• _GOAL_:
Give back exactly the lines from the start of the listing to the line containing "return Matrix.Translation(place) @", inclusive, and nothing beyond them.

• _MATERIAL_:
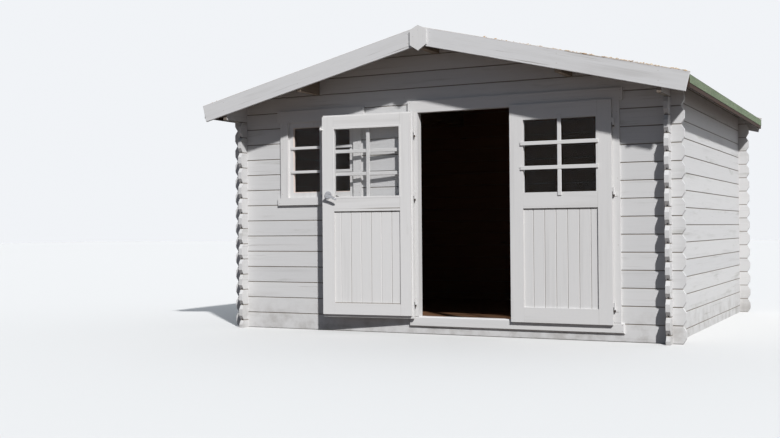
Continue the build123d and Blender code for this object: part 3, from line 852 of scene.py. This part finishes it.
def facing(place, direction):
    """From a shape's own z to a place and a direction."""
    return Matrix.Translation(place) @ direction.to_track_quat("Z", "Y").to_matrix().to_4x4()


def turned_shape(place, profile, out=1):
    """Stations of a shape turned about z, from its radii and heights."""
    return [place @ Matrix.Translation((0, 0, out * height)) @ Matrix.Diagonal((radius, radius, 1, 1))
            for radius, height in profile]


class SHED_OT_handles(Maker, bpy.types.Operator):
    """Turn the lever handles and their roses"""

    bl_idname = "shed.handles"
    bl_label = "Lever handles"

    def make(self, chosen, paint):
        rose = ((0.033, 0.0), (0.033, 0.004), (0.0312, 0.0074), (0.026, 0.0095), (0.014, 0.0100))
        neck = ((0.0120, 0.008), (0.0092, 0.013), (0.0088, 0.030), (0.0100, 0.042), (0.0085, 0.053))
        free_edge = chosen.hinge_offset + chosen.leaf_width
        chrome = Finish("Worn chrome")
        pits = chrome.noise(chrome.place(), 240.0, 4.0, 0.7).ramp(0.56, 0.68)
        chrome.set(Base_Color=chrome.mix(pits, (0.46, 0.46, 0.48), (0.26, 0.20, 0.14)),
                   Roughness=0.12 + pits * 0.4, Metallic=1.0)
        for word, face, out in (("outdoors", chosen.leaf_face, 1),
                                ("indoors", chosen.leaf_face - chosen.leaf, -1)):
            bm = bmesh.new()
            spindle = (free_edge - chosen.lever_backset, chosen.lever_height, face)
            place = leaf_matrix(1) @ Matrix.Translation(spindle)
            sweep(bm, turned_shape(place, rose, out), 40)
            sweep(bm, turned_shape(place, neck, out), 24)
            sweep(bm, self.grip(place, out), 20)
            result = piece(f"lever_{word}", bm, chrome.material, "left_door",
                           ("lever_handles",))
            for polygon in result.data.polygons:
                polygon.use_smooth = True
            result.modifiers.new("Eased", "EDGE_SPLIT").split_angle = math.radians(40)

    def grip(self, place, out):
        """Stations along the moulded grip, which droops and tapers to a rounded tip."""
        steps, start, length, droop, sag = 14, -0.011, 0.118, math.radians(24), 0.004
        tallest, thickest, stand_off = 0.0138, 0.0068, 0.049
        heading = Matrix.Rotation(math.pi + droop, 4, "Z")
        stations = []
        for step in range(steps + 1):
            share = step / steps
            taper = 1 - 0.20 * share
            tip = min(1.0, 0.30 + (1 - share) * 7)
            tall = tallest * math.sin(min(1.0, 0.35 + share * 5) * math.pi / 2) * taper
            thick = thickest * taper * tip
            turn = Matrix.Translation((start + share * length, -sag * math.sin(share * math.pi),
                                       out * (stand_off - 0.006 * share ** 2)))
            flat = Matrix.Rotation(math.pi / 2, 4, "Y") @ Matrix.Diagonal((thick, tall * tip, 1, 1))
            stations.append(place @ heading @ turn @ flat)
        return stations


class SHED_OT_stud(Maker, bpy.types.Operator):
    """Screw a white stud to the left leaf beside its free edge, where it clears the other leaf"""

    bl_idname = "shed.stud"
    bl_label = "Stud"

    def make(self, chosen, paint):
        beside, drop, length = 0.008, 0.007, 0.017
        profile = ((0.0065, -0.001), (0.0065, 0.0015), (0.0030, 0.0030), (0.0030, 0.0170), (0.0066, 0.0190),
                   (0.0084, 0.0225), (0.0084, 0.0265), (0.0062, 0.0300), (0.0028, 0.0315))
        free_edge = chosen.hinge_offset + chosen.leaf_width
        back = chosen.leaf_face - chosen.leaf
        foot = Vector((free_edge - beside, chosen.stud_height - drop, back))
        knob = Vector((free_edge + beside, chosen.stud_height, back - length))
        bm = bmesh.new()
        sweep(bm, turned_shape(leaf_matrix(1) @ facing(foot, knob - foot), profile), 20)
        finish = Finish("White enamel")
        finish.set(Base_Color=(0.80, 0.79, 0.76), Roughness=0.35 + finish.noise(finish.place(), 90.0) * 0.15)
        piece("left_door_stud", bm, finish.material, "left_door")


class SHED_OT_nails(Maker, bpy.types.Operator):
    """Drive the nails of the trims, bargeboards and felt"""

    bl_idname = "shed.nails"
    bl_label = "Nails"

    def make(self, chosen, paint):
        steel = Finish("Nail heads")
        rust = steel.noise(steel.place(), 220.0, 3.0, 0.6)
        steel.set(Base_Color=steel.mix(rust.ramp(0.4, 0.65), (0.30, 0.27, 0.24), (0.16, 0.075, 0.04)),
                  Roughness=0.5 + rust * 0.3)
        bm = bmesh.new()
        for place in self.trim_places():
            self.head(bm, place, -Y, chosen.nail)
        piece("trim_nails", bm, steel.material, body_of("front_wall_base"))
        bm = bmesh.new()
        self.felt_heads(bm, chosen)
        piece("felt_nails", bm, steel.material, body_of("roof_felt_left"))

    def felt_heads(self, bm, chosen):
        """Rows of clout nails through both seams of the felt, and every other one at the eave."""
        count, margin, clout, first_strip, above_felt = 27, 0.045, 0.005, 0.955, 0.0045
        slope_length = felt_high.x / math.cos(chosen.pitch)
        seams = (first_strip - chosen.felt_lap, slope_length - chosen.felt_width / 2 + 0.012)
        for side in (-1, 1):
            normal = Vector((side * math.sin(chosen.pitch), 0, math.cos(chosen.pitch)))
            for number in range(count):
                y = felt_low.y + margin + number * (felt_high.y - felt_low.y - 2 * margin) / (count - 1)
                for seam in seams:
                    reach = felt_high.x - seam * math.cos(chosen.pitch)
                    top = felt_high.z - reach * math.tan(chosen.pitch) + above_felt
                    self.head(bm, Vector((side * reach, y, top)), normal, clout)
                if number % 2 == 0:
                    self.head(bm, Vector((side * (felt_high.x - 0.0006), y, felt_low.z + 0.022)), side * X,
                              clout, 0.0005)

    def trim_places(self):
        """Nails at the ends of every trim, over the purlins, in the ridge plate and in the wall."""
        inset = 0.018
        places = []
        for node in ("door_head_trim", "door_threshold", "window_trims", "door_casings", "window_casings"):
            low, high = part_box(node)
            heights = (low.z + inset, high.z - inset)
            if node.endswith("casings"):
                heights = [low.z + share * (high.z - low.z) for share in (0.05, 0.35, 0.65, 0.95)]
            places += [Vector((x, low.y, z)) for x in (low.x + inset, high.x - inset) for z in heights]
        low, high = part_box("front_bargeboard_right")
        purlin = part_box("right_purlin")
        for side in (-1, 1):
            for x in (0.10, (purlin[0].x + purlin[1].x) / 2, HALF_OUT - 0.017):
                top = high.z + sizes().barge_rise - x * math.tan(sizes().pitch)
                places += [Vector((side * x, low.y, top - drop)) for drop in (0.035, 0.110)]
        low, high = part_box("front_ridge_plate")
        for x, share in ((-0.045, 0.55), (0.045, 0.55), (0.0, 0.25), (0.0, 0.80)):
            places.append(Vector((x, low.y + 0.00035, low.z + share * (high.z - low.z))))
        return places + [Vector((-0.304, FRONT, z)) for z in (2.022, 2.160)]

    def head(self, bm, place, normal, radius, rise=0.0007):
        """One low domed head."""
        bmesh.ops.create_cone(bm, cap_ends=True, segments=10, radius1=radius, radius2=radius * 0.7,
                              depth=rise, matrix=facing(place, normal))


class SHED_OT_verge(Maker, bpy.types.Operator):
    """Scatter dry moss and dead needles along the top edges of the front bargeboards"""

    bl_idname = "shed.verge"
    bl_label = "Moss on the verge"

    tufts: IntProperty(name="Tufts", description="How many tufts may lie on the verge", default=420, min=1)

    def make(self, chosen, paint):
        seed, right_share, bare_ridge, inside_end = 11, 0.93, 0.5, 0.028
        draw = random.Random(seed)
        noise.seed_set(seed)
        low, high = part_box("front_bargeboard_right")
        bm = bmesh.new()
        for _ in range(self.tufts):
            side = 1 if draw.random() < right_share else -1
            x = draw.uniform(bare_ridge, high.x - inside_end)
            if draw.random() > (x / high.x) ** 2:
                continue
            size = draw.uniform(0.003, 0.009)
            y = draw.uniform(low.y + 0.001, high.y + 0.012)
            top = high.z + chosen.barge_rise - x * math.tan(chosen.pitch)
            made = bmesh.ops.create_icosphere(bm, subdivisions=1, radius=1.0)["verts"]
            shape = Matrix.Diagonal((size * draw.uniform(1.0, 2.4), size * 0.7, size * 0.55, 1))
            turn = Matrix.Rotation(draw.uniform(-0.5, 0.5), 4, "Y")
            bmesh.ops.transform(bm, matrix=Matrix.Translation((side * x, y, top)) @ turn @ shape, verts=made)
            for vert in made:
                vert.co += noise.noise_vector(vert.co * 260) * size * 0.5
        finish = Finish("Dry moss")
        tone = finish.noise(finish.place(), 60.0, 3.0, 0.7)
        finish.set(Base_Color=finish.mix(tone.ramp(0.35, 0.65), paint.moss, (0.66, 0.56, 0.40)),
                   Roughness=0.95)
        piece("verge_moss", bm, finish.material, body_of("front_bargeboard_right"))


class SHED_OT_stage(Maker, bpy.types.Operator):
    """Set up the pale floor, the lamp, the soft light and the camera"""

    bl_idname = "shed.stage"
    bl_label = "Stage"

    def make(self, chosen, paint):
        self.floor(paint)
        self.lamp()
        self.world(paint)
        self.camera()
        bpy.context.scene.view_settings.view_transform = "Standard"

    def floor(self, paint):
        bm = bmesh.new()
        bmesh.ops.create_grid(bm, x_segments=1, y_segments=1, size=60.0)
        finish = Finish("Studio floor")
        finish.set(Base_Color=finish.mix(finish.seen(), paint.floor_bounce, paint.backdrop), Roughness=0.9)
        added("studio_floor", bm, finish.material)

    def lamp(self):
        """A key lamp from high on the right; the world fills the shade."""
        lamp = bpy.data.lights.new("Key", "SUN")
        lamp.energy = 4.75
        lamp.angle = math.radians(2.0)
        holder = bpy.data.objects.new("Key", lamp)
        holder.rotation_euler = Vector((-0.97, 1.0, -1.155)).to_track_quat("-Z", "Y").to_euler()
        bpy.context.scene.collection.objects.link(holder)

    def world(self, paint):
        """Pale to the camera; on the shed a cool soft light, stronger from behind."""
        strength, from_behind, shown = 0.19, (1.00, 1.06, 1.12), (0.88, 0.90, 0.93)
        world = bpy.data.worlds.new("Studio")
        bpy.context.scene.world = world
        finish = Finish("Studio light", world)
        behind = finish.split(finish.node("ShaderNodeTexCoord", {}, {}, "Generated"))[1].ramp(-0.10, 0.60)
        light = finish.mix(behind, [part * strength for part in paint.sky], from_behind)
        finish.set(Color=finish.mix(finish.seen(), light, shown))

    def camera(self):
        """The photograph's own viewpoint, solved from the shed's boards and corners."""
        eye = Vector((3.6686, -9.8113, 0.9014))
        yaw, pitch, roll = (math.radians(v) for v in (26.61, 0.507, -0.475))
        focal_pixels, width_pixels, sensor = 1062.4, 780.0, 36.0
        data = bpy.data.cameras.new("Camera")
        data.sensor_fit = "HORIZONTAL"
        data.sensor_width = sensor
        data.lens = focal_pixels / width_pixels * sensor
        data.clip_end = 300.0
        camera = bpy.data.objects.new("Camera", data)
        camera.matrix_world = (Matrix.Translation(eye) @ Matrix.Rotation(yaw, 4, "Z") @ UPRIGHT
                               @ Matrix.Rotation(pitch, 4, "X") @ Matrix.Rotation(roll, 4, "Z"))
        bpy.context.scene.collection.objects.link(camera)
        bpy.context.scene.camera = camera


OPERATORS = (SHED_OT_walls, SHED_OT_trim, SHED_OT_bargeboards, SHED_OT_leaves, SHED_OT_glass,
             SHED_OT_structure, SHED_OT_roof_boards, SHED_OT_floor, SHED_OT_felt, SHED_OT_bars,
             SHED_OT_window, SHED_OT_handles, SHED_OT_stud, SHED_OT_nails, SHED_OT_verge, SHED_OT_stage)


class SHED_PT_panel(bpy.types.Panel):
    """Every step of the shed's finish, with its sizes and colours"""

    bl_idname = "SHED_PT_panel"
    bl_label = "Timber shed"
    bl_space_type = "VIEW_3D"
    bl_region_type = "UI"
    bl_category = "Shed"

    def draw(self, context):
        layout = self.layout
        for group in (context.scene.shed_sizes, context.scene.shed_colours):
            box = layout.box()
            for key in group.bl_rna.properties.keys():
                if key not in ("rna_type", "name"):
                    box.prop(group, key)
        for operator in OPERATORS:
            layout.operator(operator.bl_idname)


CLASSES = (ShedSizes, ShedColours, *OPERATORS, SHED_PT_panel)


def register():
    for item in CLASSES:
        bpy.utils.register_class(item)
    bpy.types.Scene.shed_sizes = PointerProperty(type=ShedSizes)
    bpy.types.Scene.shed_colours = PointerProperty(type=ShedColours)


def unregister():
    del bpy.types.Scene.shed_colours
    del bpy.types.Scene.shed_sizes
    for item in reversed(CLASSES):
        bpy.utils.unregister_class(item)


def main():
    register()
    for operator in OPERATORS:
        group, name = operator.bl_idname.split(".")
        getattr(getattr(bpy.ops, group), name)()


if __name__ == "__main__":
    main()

• _ANSWER TO THE PROBLEM_:
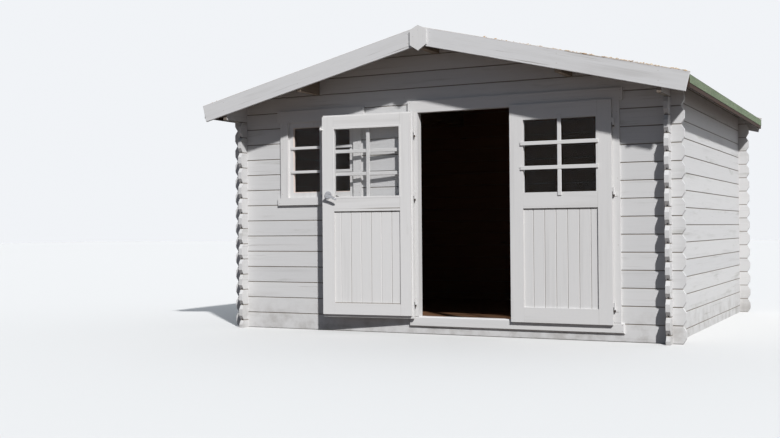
Continue the build123d and Blender code for this object: part 3, from line 852 of scene.py. This part finishes it.
def facing(place, direction):
    """From a shape's own z to a place and a direction."""
    return Matrix.Translation(place) @ direction.to_track_quat("Z", "Y").to_matrix().to_4x4()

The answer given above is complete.